Patent licensing revenue was EUR 23 million, down by EUR 4 million
compared to 2006.
The lower gross profit and 6.6 percentage points decrease in gross
margin in this segment was largely due to the lower patent licensing
activity. In line with Gemalto´s strategy to grow the Security
business, Research & Engineering and Sales & Marketing expenses
increased by EUR 4.1 million and EUR 6.4 million respectively.
Allocation of technical and marketing resources to this growing
business played a key part in the winning of several large-scale
tenders. As a result of these investments, which were expensed, the
segment reported an operating loss of EUR 26.7 million for 2007.
Ramp-up of the many large Government Program contracts won in 2007
will drive Security growth in 2008. IAM solutions for enterprise
security and online banking authentication continue to gain customer
attention and generate market demand. Patents licensing is expected to
return to lower levels in the short term, following the 2006 and 2007
surge of activity.
Public Telephony
-0-
*T
Full year 2006 Full year 2007
---------------------------------------------------------------------
Year-on-
As a % As a % year
EUR in of EUR in of change at
millions revenue millions revenue historical
exchange
rates
---------------------------------------------------------------------
Revenue 58.8 43.7 (25.7%)
Gross profit 6.5 11.1% 10.6 24.3% +63.1
Operating
expenses 6.4 10.8% 4.0 9.1% (37.5%)
Operating income 0.1 0.1% 7.3 16.8%
=====================================================================
*T
Memory cards for Public Telephony contribute now less than 3% of
Group revenue, as worldwide demand continues to decrease, reflecting
the even more widespread usage of mobile telephony worldwide.
The increase in gross margin and the reduction in operating
expenses reflect the aggressive cost adjustments in manufacturing and
support structure carried out since the merger.
Consequently, the segment reported an operating income of EUR 7.3
million in 2007.
Point-of-Sale Terminals
-0-
*T
Full year 2006 Full year 2007
---------------------------------------------------------------------
Year-on-
As a % As a % year
EUR in of EUR in of change at
millions revenue millions revenue historical
exchange
rates
---------------------------------------------------------------------
Revenue 50.4 56.0 +11.1%
Gross profit 12.1 23.9% 9.6 17.2% (20.7%)
Operating
expenses 13.5 26.9% 15.6 27.8% +15.6%
Operating income (1.4) (2.8%) (5.9) (10.4%)
=====================================================================
*T
The launch of a new range of products developed on a new
technology platform in the fourth quarter of 2006 generated much of
the revenue growth of 2007.
To accompany the launch of these new products we continued to
allocate resources in the development of derivative products,
customizations and high end applications for the new platform.
As a result, this segment reported an operating loss of EUR 5.9
million.
Outlook
Our 2009 objective of 10% adjusted operating income remains
unchanged.
In 2008 we will benefit from the robust market demand we currently
experience in our main segments.
Our leadership position is generating commercial and operational
advantages and we are encouraged by the progress in our performance.
We currently see no evidence of the global financial turmoil impacting
our activities, aside from the evolution in the average exchange rates
between the Euro and other currencies.
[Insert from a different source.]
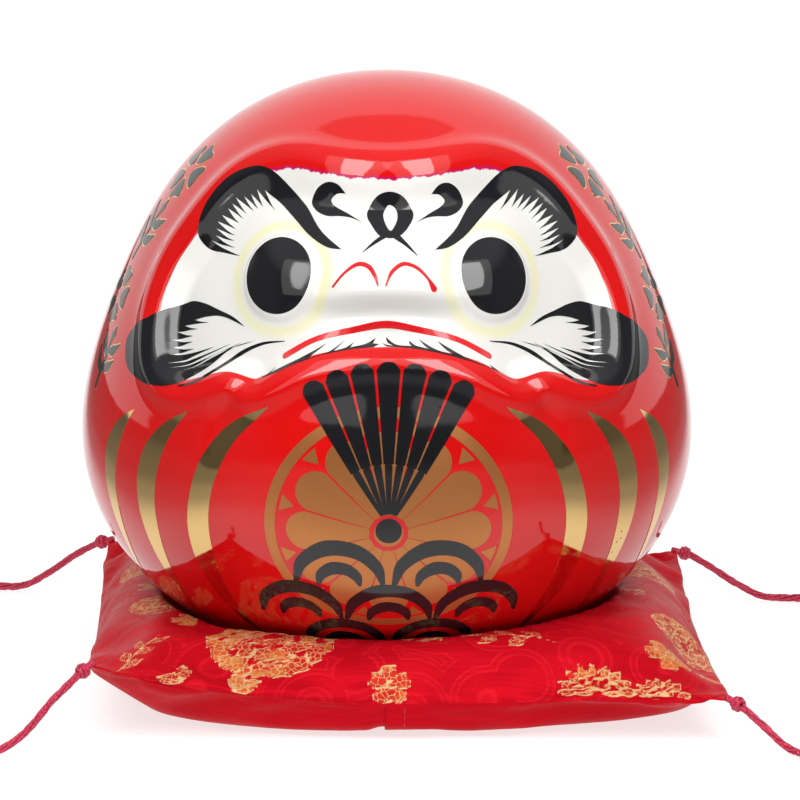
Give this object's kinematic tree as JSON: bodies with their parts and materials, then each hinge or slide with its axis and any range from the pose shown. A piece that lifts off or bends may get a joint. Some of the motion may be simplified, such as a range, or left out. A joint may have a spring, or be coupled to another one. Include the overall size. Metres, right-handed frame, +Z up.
{
  "type": "daruma doll",
  "caption": "Egg-shaped glazed ceramic lucky doll with a recessed bearded face, standing on a square tasselled brocade cushion that it lifts off.",
  "frame": {"origin": "on the floor under the cushion, on the doll's own vertical axis", "axes": "+Z up, the doll faces -Y, +X to the right of a viewer who faces the doll"},
  "size_m": [0.367, 0.3172, 0.2509],
  "materials": {
    "red_glaze": "mirror-gloss red glaze with a white face, black and gold decals and liquid-gold stripes",
    "soft_plug": "soft matt plug",
    "brocade": "red jacquard satin with woven peach-gold flowers",
    "satin": "plain red satin",
    "wadding": "loose white wadding",
    "thread": "twisted crimson thread"
  },
  "bodies": {
    "cushion": {"cushion_top_panel": "brocade", "cushion_filling": "wadding", "cushion_base_panel_left": "satin", "cushion_base_panel_right": "satin", "corner_knot_front_left": "thread", "corner_knot_front_right": "thread", "corner_knot_back_left": "thread", "corner_knot_back_right": "thread", "tassel_front_left": "thread", "tassel_front_right": "thread", "tassel_back_left": "thread", "tassel_back_right": "thread"},
    "doll": {"ceramic_body": "red_glaze"},
    "stopper": {"base_stopper": "soft_plug"}
  },
  "joints": [
    {"name": "doll_lift", "type": "slide", "parent": "cushion", "child": "doll", "axis": [0, 0, 1], "range_m": [0, 0.12]},
    {"name": "stopper_pull", "type": "slide", "parent": "doll", "child": "stopper", "axis": [0, 0, -1], "range_m": [0, 0.024]}
  ],
  "couplings": [
    {"joint": "stopper_pull", "follows": "doll_lift", "ratio": 0.2}
  ]
}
Growth and increased
profitability will be driven, besides higher synergies, by the return
to growth in Mobile Communications, the return to profit in Secure
Transactions, and the ramp up of our recent contract wins in Security.
The successful completion of our 2006-2009 plan will create a
strong foundation for our next phase of development
Reporting calendar
First quarter 2008 revenue will be reported on April 24, 2008,
before the opening of Euronext Paris.
DESCRIPTION OF ADJUSTED MEASURES
Due to the combination with Gemplus, Gemalto´s financial
statements have undergone significant change, due in particular to the
accounting treatment of this transaction in accordance with IFRS 3
"Business Combination". To supplement the financial statements
presented on an IFRS basis, the Group presents the adjusted
information described in the table below.
Adjusted measures exclude certain business combination accounting
entries, and expenses directly incurred in connection with the
combination with Gemplus, that the Group believes are helpful in
understanding its past financial performance and its future results.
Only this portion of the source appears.